Even though I have thousands of songs, on CDs, records, cassettes and on my iPod I do actually have favourites. And although I'm constantly seeking out new music (either brand new bands or artists, or older stuff that is 'new' to me) I tend to find that my absolute top favourite songs have remained pretty consistent for many years. Does this mean that new stuff I'm hearing isn't as good? Well no, not at all, but there was a study recently which, annoyingly, I simply cannot find now, which put forth the theory that the songs we really like in our teens are the ones that tend to leave the biggest mark. In my case this is certainly true. I wish I could find that study - I've looked in vain for the University of Spurious Factoids... anyway...
Although I love recent acquisitions such as "Way Out Of Here" by Porcupine Tree or Johnny Cash's "If You Could Read My Mind" (just two of many songs that have affected me deeply in the past year or so) my all time favourites are songs which I first heard between starting senior school and leaving University.
So why is this, and why haven't (arguably better) songs that I've heard in the past 20 years or so had quite such an affect on me?
Mum used to play a lot of music when I was young - I remember lots of Beatles, who I still really like. But society dictates that it's not cool to like your parents' music, and although I was never that bothered about being cool it's when you hit your teens that you start to individualise your likes and dislikes. Even subconsciously you move away from the things that your parents are into, even if you weren't especially rebellious, like me.
There was something old fashioned about the previous generation's music, a distinction that doesn't seem to apply as much today - with iTunes and the ability to download any music from any era, downloading Elvis followed by Lady Gaga really doesn't seem that odd. My iPod slots Robin Guthrie next to Roxy Music next to Roy Orbison - music that is separated by half a century, but which can be played one track after another without sounding strange. I suppose it just proves that good music is genuinely timeless.
The stuff I started buying in 1980, David Bowie, Ultravox, Visage in the very first instances was the first music that I had actively chosen myself. This, I think, is what makes this music so special, and so memorable. It was mine, it related to me and I related to the music.
Of course around the same time I had pocket money that could be spent on records. This also allowed me the freedom to buy whatever I wanted. This is when Iggy Pop entered my collection, records that my parents wouldn't like (and still don't to be honest...). I didn't buy Raw Power deliberately to annoy anyone, I really liked it, but I was aware that the sheer noise of the record was my secret, not to be shared with anyone else. This freedom was terribly exciting and I suppose that the music from those years is indelibly bound up with those emotions. Possibly why it sticks in the memory so well.
Another reason is that, unlike now, when I have thousands of songs at my fingertips, then every new album was obsessively poured over, every sleeve note was read and re-read, every note was listened to again and again. I even remembered all the track times of David Bowie's songs for heaven's sake. No idea why, I just remembered them all - for the record "Ziggy Stardust" is 3.23 long, as if anyone else really cares...

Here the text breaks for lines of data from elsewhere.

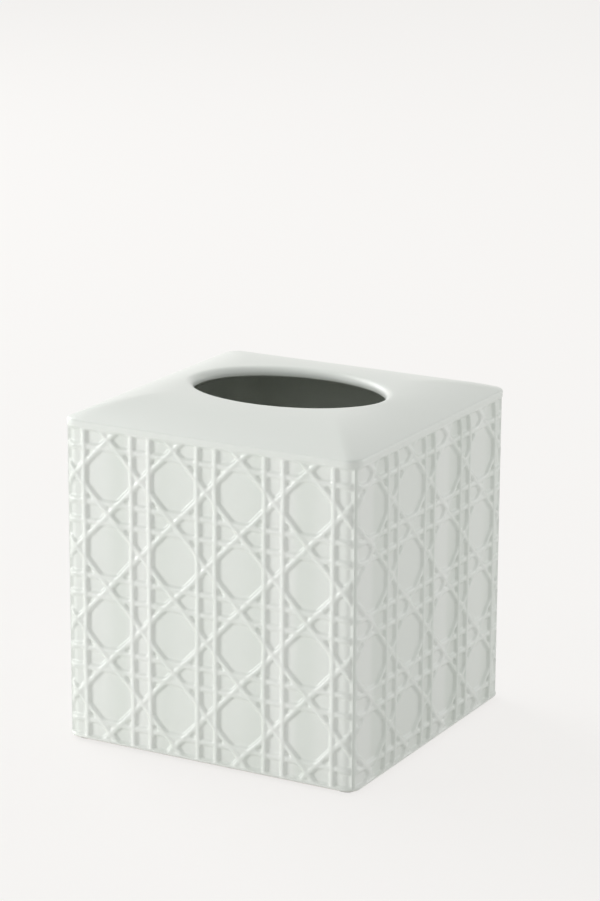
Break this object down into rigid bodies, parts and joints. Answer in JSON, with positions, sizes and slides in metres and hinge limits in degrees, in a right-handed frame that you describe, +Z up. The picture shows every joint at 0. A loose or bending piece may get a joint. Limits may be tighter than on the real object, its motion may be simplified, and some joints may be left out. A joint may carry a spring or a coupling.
{
  "type": "tissue box cover",
  "caption": "Square glazed porcelain tissue box cover: open base, raised cane webbing on its walls, softly crowned cap with an oval mouth.",
  "frame": {"origin": "middle of the base, on the surface that the bumpers stand on", "axes": "+Z up, front wall faces -Y, +X to the right of someone who faces the front wall; the oval mouth runs along X"},
  "size_m": [0.1328, 0.1328, 0.1417],
  "materials": {
    "porcelain": "clear gloss glaze over white porcelain",
    "clear_rubber": "clear soft polyurethane"
  },
  "bodies": {
    "root": {"porcelain_body": "porcelain", "bumper_front_left": "clear_rubber", "bumper_front_right": "clear_rubber", "bumper_back_left": "clear_rubber", "bumper_back_right": "clear_rubber"}
  },
  "joints": []
}
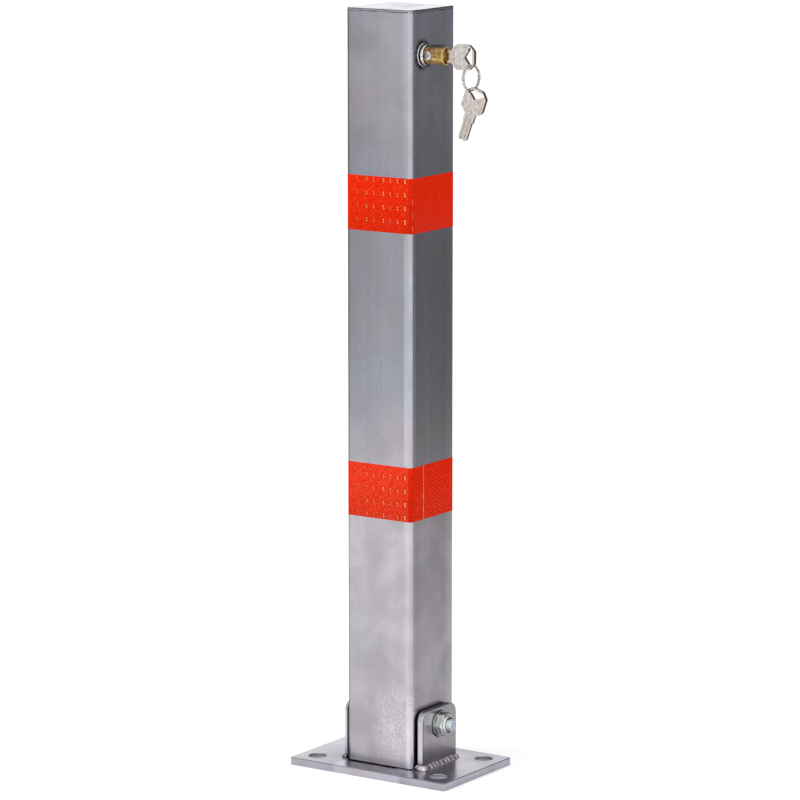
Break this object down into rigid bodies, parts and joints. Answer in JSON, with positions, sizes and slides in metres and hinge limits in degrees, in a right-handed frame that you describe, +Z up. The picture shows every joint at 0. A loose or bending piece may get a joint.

With just a few albums in my possession each song was proportionately more important, and was played hundreds of times. Everything I heard was new, every album, every song, every note opened new worlds, new possibilities. There's also the feeling that the music I was discovering then was somehow just right - to me this was how music was supposed to sound, explaining why music that came a generation before me and all that came after I was grown up sometimes sound a bit 'wrong'. This was my music. It wasn't the popular music that I liked either, it was just stuff that I liked, and much of it was downright weird and left field. Plus I had no musical training, so I had no way of explaining why I liked what I liked, it was just a gut reaction. Even now I can't explain that, oh here's a I-IV-I-V chord progression and there's a key change one whole tone higher for the last chorus, or various other bits of music theory and song construction, but intuitively I understand what's going on, and I know what sounds good to me. Subconsciously my brain has absorbed the bits that I like, and I excitedly recognise further combinations of really cool key changes etc, without knowing exactly what it is that I'm hearing.
The lack of portability (I didn't have a Walkman until the end of the 1980s) meant that pretty much all my listening took place in my bedroom between the two large speakers diametrically placed in opposite corners - one on top of the wardrobe, one at the foot of the bed. So many songs remind me so much of sitting at my desk or laying on my bed. It was my own private world and I loved it. And while it is marvellous having an iPod so I can take all my music anywhere at all, I wonder if this lack of a permanent 'home' for all these songs contributes to some of them lacking that emotional sense of belonging. Maybe music, just like people, needs a proper home and a nebulous bit of digital memory somehow isn't quite right.